The current lineup, started in 2011, includes Ray Henaughan of St. Charles on the fiddle. Rich Lavin of Batavia joined more recently to play the drums, as did Kevin McCarthy of Downers Grove, who plays acoustic guitar.
Thinking like a manager, Colton now ponders how to get those who put together the community festivals in the Tri-Cities to take notice of the Kampfire Kowboys. As of now, the band has not played locally but gets solid reviews from the Chicago media when playing in the city.
Still, local country music fans can catch the band at the Q Bar in Plano on Saturday night or at X Factor, on Randall Road in South Elgin Sept. 19.
The ADA dilemma: It's too bad that Fox Valley Repertory is the target of an Americans with Disabilities Act complaint about lacking ramps and easier access for those disabilities.
The complaint stems from a gentleman whose father, who is nearly blind, needed a seat close to the stage. He uses a walker but had no ramp or elevator to get down to his seat.
The theater, like many other theaters and stadiums, has an area near the rear for those in wheelchairs or with walkers.
This always seemed like a reasonable setup.
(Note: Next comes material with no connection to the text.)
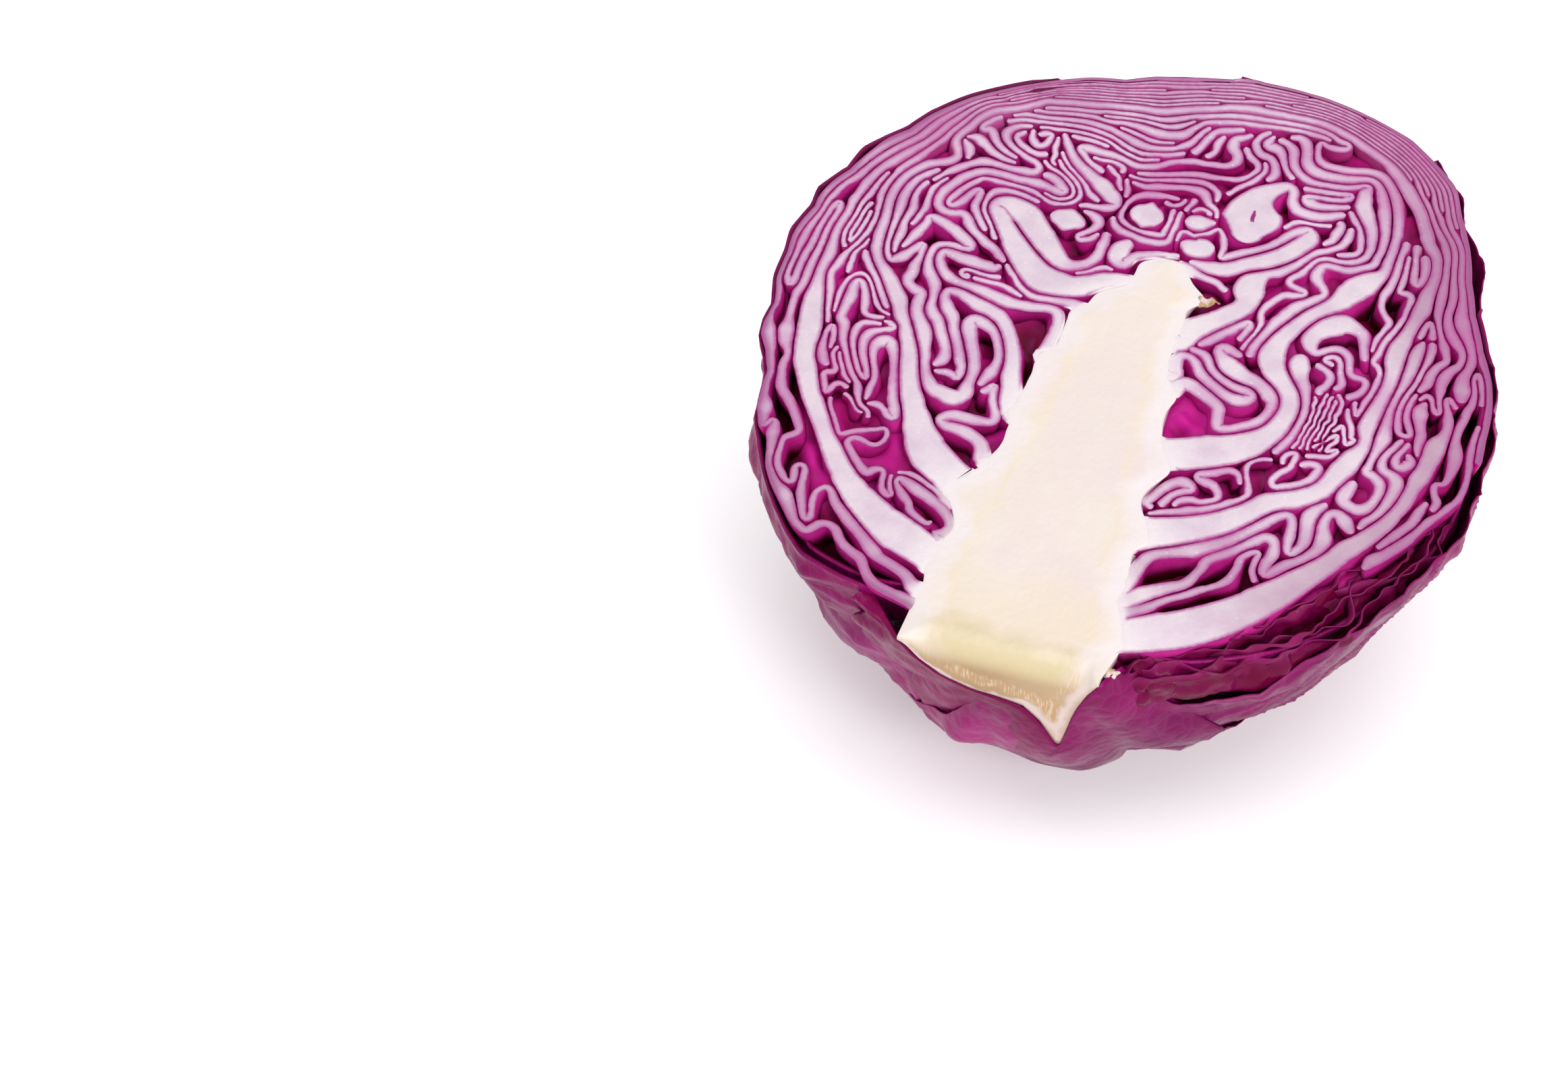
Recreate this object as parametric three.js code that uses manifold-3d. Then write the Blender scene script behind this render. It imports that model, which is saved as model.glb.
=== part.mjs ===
// Half a red cabbage, cut through the stem from top to base and lying on its round side.
// Millimetres, +Z up. The stem points towards -Y and the cut face looks up, a little towards the stem.
//
// Everything is made in the head's own frame and then leaned over as one group:
//   X across the cut face, Y along the stem from base to top, Z straight out of the cut face.
// Each leaf is a bowl: one egg shape less the next smaller egg shape, less the core, cut in half.

import * as THREE from 'three';
import { mergeVertices } from 'three/addons/utils/BufferGeometryUtils.js';
import Module from 'manifold-3d';

const wasm = await Module();
wasm.setup();

// Size of the whole head, measured from the head's origin on the stem's axis.
const HEAD_RADIUS = 76.5;
const HEAD_TOP = 95;
const HEAD_BASE = -69;
const HEAD_WIDEST = 6;
const TOP_FULLNESS = 2;
const BASE_FULLNESS = 2.3;

// How far each leaf lies inside the one around it.
const LEAF_COUNT = 20;
const STEP_SIDE = 2.5;
const STEP_TOP = 2.6;
const STEP_BASE = 4.1;
const STEP_WIDEST = 1.1;

// The core: the solid stem, narrowing to the growing tip.
const CORE_PROFILE = [
  [0, -79], [15.5, -78], [19.5, -71], [20.5, -62], [18.5, -45], [16, -20], [14, 5], [11.5, 20], [6.5, 33], [0, 39.5],
];
const CORE_SIDES = 18;

// Facets: the outer leaves are rounder than the small ones inside.
const OUTER_SIDES = 24;
const INNER_SIDES = 10;
const OUTER_RINGS = 13;
const INNER_RINGS = 7;

// How the half lies: its cut face nods towards the stem and leans to one side.
const NOD = THREE.MathUtils.degToRad(10.33);
const LEAN = THREE.MathUtils.degToRad(3.8);
const REST_HEIGHT = 72.2;
const FLAT_STEP = 2.1;

const GAP = 0.3;
const CUTTER_SIZE = 400;

const SKIN_COLOURS = ['#8a2a6b', '#93307a'];
const FLESH_COLOUR = '#d9bcd3';
const CORE_COLOUR = '#f1e6dc';

const turn = new THREE.Matrix4().makeRotationFromEuler(new THREE.Euler(NOD, LEAN, 0));
const unturn = turn.clone().invert();

function solid(geometry) {
  const bare = geometry.clone();
  bare.deleteAttribute('normal');
  bare.deleteAttribute('uv');
  const merged = mergeVertices(bare, 1e-4);
  return new wasm.Manifold(new wasm.Mesh({
    numProp: 3,
    vertProperties: merged.attributes.position.array,
    triVerts: new Uint32Array(merged.index.array),
  }));
}

function mesh(name, body, colour, roughness) {
  const { vertProperties, triVerts } = body.getMesh();
  const geometry = new THREE.BufferGeometry();
  geometry.setAttribute('position', new THREE.BufferAttribute(vertProperties, 3));
  geometry.setIndex(new THREE.BufferAttribute(triVerts, 1));
  geometry.computeVertexNormals();
  const material = new THREE.MeshStandardMaterial({ color: colour, roughness, metalness: 0 });
  const result = new THREE.Mesh(geometry, material);
  result.name = name;
  return result;
}

// A profile of [radius, height] points turned about the stem's axis, with flats beside the cut plane.
function turned(points, sides) {
  const profile = points.map(([radius, height]) => new THREE.Vector2(radius, height));
  return solid(new THREE.LatheGeometry(profile, sides, Math.PI / sides));
}

// Everything on the far side of the cut.
function cutAway() {
  const block = new THREE.BoxGeometry(CUTTER_SIZE, CUTTER_SIZE, CUTTER_SIZE);
  return solid(block.translate(0, 0, CUTTER_SIZE / 2));
}

// Everything below a level surface, given in the head's frame.
function below(level) {
  const block = new THREE.BoxGeometry(CUTTER_SIZE, CUTTER_SIZE, CUTTER_SIZE);
  return solid(block.translate(0, 0, level - CUTTER_SIZE / 2).applyMatrix4(unturn));
}

// A value that goes evenly from the outermost leaf to the innermost one.
function between(outer, inner, index) {
  return outer + (inner - outer) * Math.min(index / (LEAF_COUNT - 1), 1);
}

// The egg shape around leaf number index (0 is the outside), pressed flat where the half rests.
function egg(index, grow) {
  const radius = HEAD_RADIUS - STEP_SIDE * index + grow;
  const widest = HEAD_WIDEST + STEP_WIDEST * index;
  const up = HEAD_TOP - STEP_TOP * index - widest + grow;
  const down = widest - HEAD_BASE - STEP_BASE * index + grow;
  const rings = Math.round(between(OUTER_RINGS, INNER_RINGS, index));
  const sides = 2 * Math.round(between(OUTER_SIDES, INNER_SIDES, index) / 2);
  const points = [];
  for (let ring = 0; ring <= rings; ring += 1) {
    const angle = Math.PI * (ring / rings - 0.5);
    const power = 2 / (angle > 0 ? TOP_FULLNESS : BASE_FULLNESS);
    const reach = Math.abs(Math.sin(angle)) ** power;
    const onAxis = ring === 0 || ring === rings;
    points.push([
      onAxis ? 0 : radius * Math.cos(angle) ** power,
      widest + (angle > 0 ? up * reach : -down * reach),
    ]);
  }
  return turned(points, sides).subtract(below(FLAT_STEP * index - REST_HEIGHT - grow));
}

function core(grow) {
  const points = CORE_PROFILE.map(([radius, height], index) => {
    if (index === 0) return [0, height - grow];
    if (index === CORE_PROFILE.length - 1) return [0, height + grow];
    return [radius + grow, height];
  });
  return turned(points, CORE_SIDES);
}

const head = new THREE.Group();
head.rotation.set(NOD, LEAN, 0);

const otherHalf = cutAway();
const coreRoom = core(GAP);
head.add(mesh('core', core(0).subtract(otherHalf), CORE_COLOUR, 0.45));

for (let index = 0; index < LEAF_COUNT; index += 1) {
  const last = index === LEAF_COUNT - 1;
  let leaf = egg(index, 0).subtract(coreRoom).subtract(otherHalf);
  if (!last) leaf = leaf.subtract(egg(index + 1, GAP));
  const name = last ? 'heart_leaves' : `leaf_${String(index + 1).padStart(2, '0')}`;
  const colour = index < SKIN_COLOURS.length ? SKIN_COLOURS[index] : FLESH_COLOUR;
  head.add(mesh(name, leaf, colour, 0.4));
}

// The part's origin is on the surface it rests on, under the middle of its box.
const cabbage = new THREE.Group();
cabbage.name = 'red_cabbage_half';
cabbage.add(head);
cabbage.updateMatrixWorld(true);
const box = new THREE.Box3().setFromObject(head, true);
const middle = box.getCenter(new THREE.Vector3());
head.position.set(-middle.x, -middle.y, -box.min.z);

export default cabbage;
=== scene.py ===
"""Half a red cabbage on a pale floor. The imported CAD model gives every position, in metres. The cut face
carries each leaf as its own closed ribbon, standing on edge in the head; under it lie the core, the
folded leaf backs seen in the hollows, and the outer leaves with their ribs and curled margins."""
import math
import bpy
import numpy as np
from mathutils import Matrix, Vector


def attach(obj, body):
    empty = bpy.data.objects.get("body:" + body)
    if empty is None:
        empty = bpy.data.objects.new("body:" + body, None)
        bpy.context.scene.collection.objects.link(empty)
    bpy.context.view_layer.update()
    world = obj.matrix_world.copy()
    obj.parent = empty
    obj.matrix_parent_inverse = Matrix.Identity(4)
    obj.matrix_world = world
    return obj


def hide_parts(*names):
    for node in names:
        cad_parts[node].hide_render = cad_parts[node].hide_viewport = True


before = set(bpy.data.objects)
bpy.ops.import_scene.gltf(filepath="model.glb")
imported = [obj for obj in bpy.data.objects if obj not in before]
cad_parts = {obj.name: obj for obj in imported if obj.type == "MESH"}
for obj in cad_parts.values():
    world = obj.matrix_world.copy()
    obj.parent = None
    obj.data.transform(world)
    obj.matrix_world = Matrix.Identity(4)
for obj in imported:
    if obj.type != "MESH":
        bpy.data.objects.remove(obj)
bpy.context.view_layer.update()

# ---------------------------------------------------------------- where the cut face lies

MM = 0.001
NOD, LEAN = math.radians(10.33), math.radians(3.8)      # how the half lies on its round back
CORE_TIP = 39.5                                         # mm from the head's middle to the core's tip
AXIS_SHIFT = 4.0                                        # mm from the face's middle to the stem's axis
MIDDLE = np.array([-AXIS_SHIFT, 12.0])                  # mm, the middle that the leaves wrap round
TURN = np.array(Matrix.Rotation(NOD, 3, 'X') @ Matrix.Rotation(LEAN, 3, 'Y'))
ACROSS, UP_STEM, OUT = TURN[:, 0], TURN[:, 1], TURN[:, 2]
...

If there were ever an emergency, you want those ticketholders with disabilities to be able to get out quickly.
Fox Valley Repertory is a small theater, but Pheasant Run may be able to come up with some method of getting ticketholders facing disabilities, but not needing wheelchairs, into the regular seating areas.
However, anyone casting a "they don't care" image upon the theater over this instance is painting an inaccurate picture. Fox Valley Rep, in fact, has gone out of its way to be accommodating in most cases we have seen, including the creation of a special earphones/speaker system for those hard of hearing.
Stay put, library: For years, newspaper readers have asked why government bodies spend so much money on consultants and architects for information that seems as if just about anyone with simple common sense could provide.
More often than not, I defended the government body, saying it was best to have some professional assessments supporting a decision that uses tax dollars.
For that reason, it was good to see the Geneva Library get the best of both worlds. The library got information from an architect study informing the board it might be best to stay in its current location on James Street and figure out a way to expand rather than seek another site. My wife and I have said the same thing to each other for years now. But that wouldn't help a library seeking expert opinions to guide them.
The best part? The architect did this particular study free. Of course, the firm stands to benefit if the library does stay put and build out.
But here's the thing about libraries: Won't the growth of e-readers and e-books render physical library space less critical in the coming years?
We should all know the answer to that.
Quite a switch: In January, I mentioned that the Angel Kisses religious merchandise store at 504 E. Main St. in St. Charles was struggling because purchasing such products apparently wasn't as popular to consumers as in the past.
The store had been there a long time, and its owners, the Kulpin family, cited various miraculous occurrences, including tears coming out of a statue of Mother Mary.
The store was forced to finally close its doors not long ago.
In its place, we now have Delectable Vapors, which among other things sells e-cigarettes in different flavors.
Now there's a switch in stores.
Avoid that line: I've tried the self-scanning grocery line numerous times. Each time, I encountered some sort of delay or hang-up. It's probably me, so I won't blast the technology here.
But I have to wonder what the idea was behind this sort of service, or non-service, if you will.
Let's just say I avoid that line at all times now.